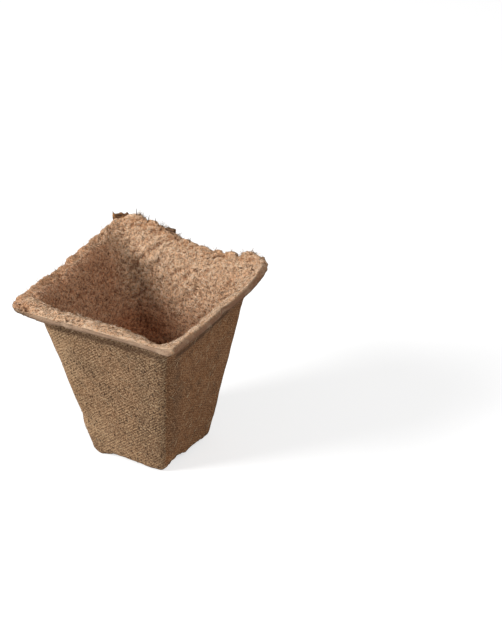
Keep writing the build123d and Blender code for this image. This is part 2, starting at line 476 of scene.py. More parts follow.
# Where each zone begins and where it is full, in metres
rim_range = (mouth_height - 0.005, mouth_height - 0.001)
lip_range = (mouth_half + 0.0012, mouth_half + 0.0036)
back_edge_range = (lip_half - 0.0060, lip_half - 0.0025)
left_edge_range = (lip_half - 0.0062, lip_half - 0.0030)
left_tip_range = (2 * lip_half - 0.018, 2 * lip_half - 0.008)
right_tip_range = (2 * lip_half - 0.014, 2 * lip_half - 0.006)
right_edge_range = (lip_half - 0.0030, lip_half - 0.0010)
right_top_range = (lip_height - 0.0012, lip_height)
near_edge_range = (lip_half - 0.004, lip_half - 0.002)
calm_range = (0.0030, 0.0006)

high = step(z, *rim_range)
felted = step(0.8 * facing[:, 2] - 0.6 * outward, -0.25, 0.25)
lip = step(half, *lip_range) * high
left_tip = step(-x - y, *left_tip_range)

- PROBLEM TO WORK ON
All of the data shown above must be copied exactly.

- COMPLETED TASK
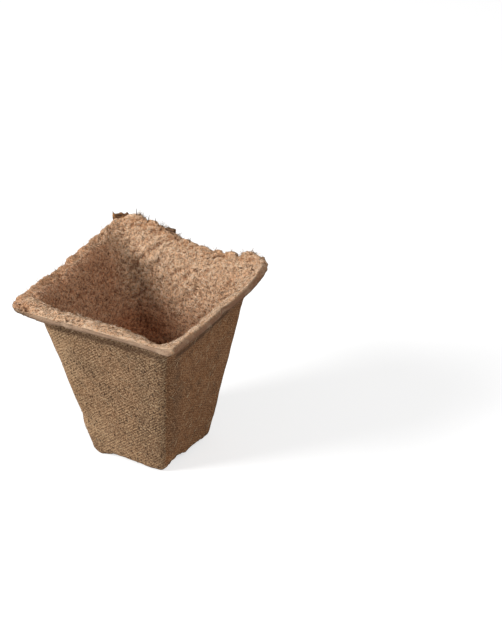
Keep writing the build123d and Blender code for this image. This is part 2, starting at line 476 of scene.py. More parts follow.
# Where each zone begins and where it is full, in metres
rim_range = (mouth_height - 0.005, mouth_height - 0.001)
lip_range = (mouth_half + 0.0012, mouth_half + 0.0036)
back_edge_range = (lip_half - 0.0060, lip_half - 0.0025)
left_edge_range = (lip_half - 0.0062, lip_half - 0.0030)
left_tip_range = (2 * lip_half - 0.018, 2 * lip_half - 0.008)
right_tip_range = (2 * lip_half - 0.014, 2 * lip_half - 0.006)
right_edge_range = (lip_half - 0.0030, lip_half - 0.0010)
right_top_range = (lip_height - 0.0012, lip_height)
near_edge_range = (lip_half - 0.004, lip_half - 0.002)
calm_range = (0.0030, 0.0006)

high = step(z, *rim_range)
felted = step(0.8 * facing[:, 2] - 0.6 * outward, -0.25, 0.25)
lip = step(half, *lip_range) * high
left_tip = step(-x - y, *left_tip_range)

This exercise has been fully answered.